Assumi a função de Corregedor, que ocupo hoje por amizade, respeito e admiração por quem me convidou e por quem veio junto. Senti confiança e preparo de quem conheci na Coger, tendo recebido como orientação a ordem “tenha bom senso”, ou seja, apure fatos da forma correta, não sendo tolerável perseguição ou omissão. Senti do efetivo de EPAs que estão desanimados pela incompreensão do Governo quanto a sua situação, mas nem por isso, ao menos onde estou, senti desrespeito, apenas pessoas lutando pelo que acreditam.
Não vou falar nada de mim como pessoa ou profissional (quem tiver curiosidade que pergunte aos que trabalharam e trabalham comigo, independente de cargo), apenas faço questão de dizer que entendo que os EPAs necessitam de um maior reconhecimento (não só remuneratório, mas este é urgente) e apoio sua luta, desde que dentro da legalidade, urbanidade e comedimento.

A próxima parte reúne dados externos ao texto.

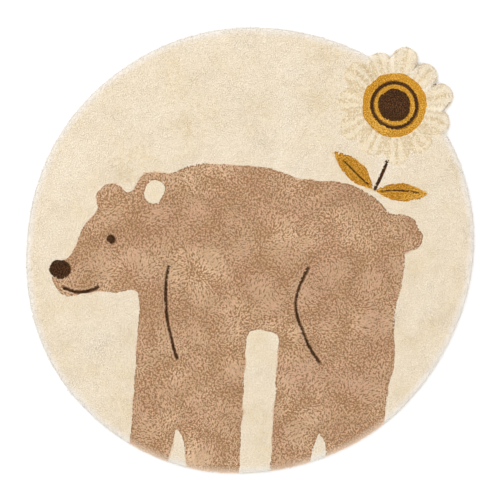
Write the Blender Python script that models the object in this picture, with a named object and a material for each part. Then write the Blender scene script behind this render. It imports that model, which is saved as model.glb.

Quero ver uma Polícia Federal forte, com servidores motivados, sentindo-se valorizados, pois é isso que a grande maioria merece.
Como delegado, também defendo nossa valorização, pelo que devemos buscar maiores garantias funcionais, mas, na minha modesta opinião, devemos buscar mais o respeito e as conquistas como policiais (o que somos, ou deveríamos ser no âmago) do que como juristas, pois, apesar de termos como atribuição principal conduzir as investigações através de trâmites legais, devendo ter o conhecimento jurídico para apresentarmos um trabalho com qualidade, mantendo a polícia como responsável legal e constitucional pelas investigações criminais, devemos ter sempre em mente que Polícia é grupo, é União, é um pelo outro, é mais vontade de apurar os fatos que conhecimento em si.
Espero que tenha sido clara minha opinião, pedindo desculpas aos que se sentirem ofendidos (notadamente “xiitas” de plantão).
“A Polícia Federal somos nós” e “unidos somos mais fortes”.
Do policial federal Flávio Reis.
Flávio Vieitez Reis é delegado de Polícia Federal, corregedor regional da Superintendência Regional da PF no Amapá.